The housing project is especially known for a pattern of tension between residents, gang members, and police, as well as significant racial tension.

The street gang Big Hazard ("Hazard Grande"), associated with the Mexican Mafia, is from Ramona Gardens. Gang and drug activity historically centered around The Square, an intersection and parking lot in the project.

Gang-on-gang crime occurs in and near the park. Two teenagers were shot and stabbed to death while attending a baby shower in January 1974, less than a month after another gang-related shooting fatality.

An Alternative Education and Work Center (AEWC) opened at Ramona Gardens in December 1989, giving Big Hazard gang members a place to finish high school, since Lincoln High School is in rival gang territory.

In 1967, a 17-year-old "Mexican boy", a suspect to an arson that occurred minutes before, was shot and killed by police. The police showed in large numbers to mediate the tension. The Los Angeles Sentinel said the scene was "an ominous, uneasy silence, like a placid lid resting atop a seething volcano." Further saying that help was being provided to the blacks by the Symbionese Liberation Army, and that the sides "were at war", with only the "strong presence of police officers who live in daily and nightly fear of snipers." Nine days later, the officer was cleared by the coroner's jury as a justifiable shooting. In 1974, four teenagers shot and killed a Thai ice cream vendor in what was called a "thrill killing" while children were waiting for ice cream. In 1991, two black families were firebombed in a racially motivated incident.

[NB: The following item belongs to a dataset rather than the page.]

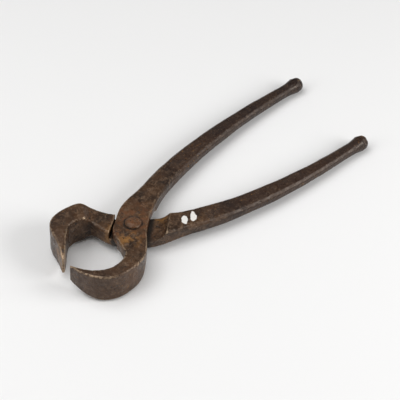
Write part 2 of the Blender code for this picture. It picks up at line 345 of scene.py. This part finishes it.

In 1991, police shot and killed an unarmed gang member, leading to an FBI investigation and grand jury probe of the police department for it and three other police killings. A firefight between gang members and police in 1996 ended with one gang member dead, a police officer wounded, and an angry crowd. Gang members shot at patrol vehicles in 2006. In 2007, a gang member died while in LAPD custody. The 2007 incident erupted in a riot involving 50 gang members and 100 police equipped in riot control gear.

On May 15, 2014, a number of apartments in Ramona Gardens were firebombed with Molotov cocktails. There were no injuries. Most of the victims were African American.